Wednesday, May 16, 2018
The Demise of Scholarly Inquiry and Insight
To narrow the focus of existence, I suggest to young people that the the goal of all strivings should be knowledge and beauty. That, of course, encompasses a lot of potential subject matter but I think it also encapsulates everything of substance and value. All the other worthy goals of existence (“be nice to others,” “work hard and honestly,” etc.) are offshoots to some degree of attempts to immerse one’s self in knowledge and beauty.
In my home, I have a “study.” I’m not wealthy by any means but I like having a room with fine art prints on the walls, book cases stocked well with books on the humanities and social sciences, and the air buoyantly graced with the thoughts of Bach or Beethoven. It’s just a personal choice in atmosphere but I hope it effectively conjures a course to knowledge and beauty.
An ambience like that of my “study” is a target of derision in the modern academy. It conjures images of “whiteness” and “western imperialism” to the feeble mind that is unable to see anything beyond strident political rhetoric in all of existence.
I contemplated this after seeing a cartoon recently that depicts the sad state of affairs in “scholarship” today. The gist of the cartoon is beyond accurate, only omitting the fact that the dumbing down and indoctrination occurs as early as elementary school. A youth needn’t attend a modern college to be filled with the stale drumbeat of neo-Marxist passion/envy.

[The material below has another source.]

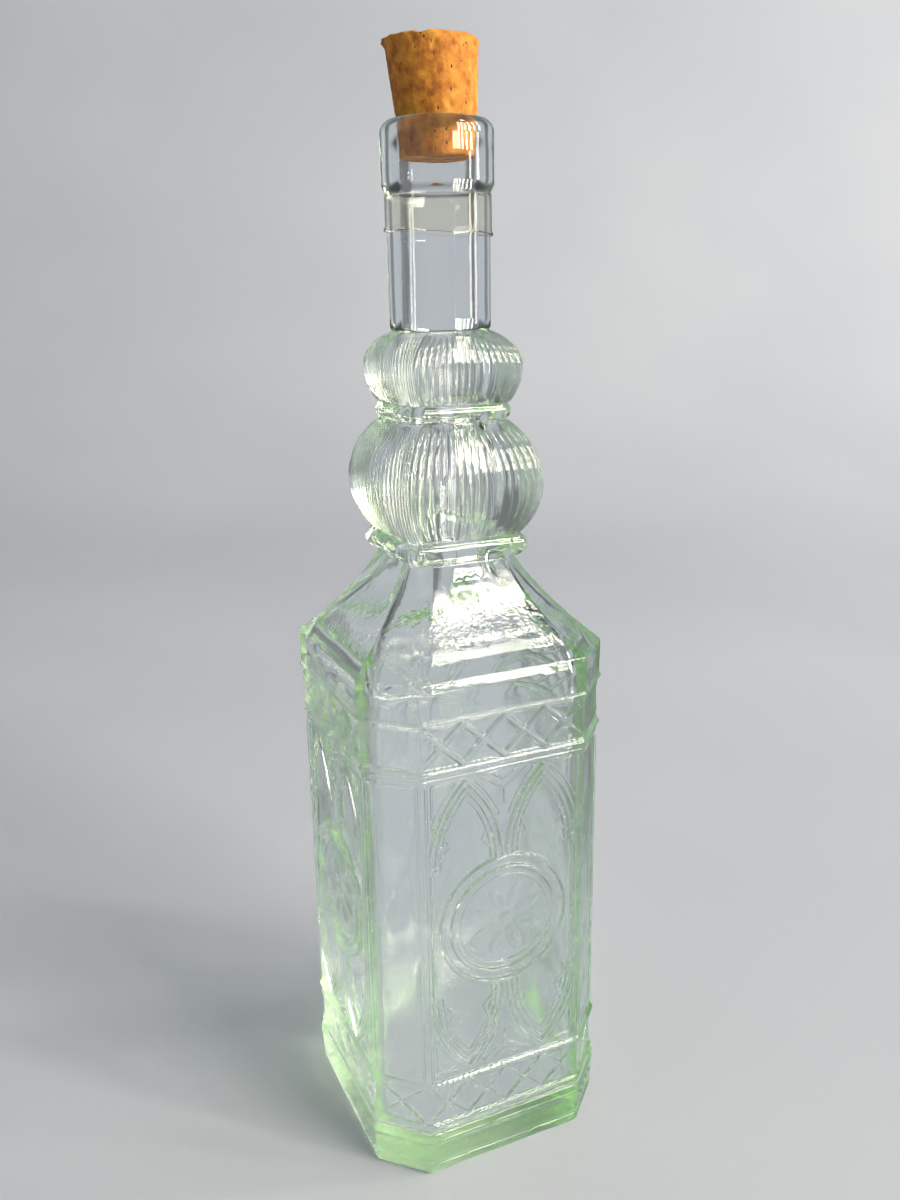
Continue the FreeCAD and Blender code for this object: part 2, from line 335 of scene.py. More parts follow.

These same issues come to my attention when I hear Jordan Peterson discuss a wide variety of issues from politics, to psychology, art, and mythology. He has become noteworthy among a youthful mass audience precisely because it is so refreshing to simply hear a smart person talk about smart things minus the patronizing gloss of politically correct dust and agitation. Old-fashioned scholarship and inquiry is a firm bedrock for a soul in ascent. What is passed off as “academic” today is a mere decent into chaos. The uglier they can make that path of decay, the more satisfied the Jacobin scowl becomes.
It’s no coincidence that “revolutionaries” across the ages immediately begin destroying the vestiges of a culture’s highest expressions of beauty and philosophical thought. Burning books is not just the pastime of Nazis. Any political worldview that hates life immediately feels the need to destroy it wherever it can.
There may be a self-indulgent quality to those who relish immersion in the higher learning of earlier times but somewhere along their journey, contemporary students will realize they’ve been conned by sleeping wizards and their potential to live a full life has been stolen from them by the charlatans of politically correct sophistry.
When a new generation looks behind the curtain and rejects the wizard’s bogus charade, they can once again know the joy of a peaceful walk on the path to knowledge and beauty.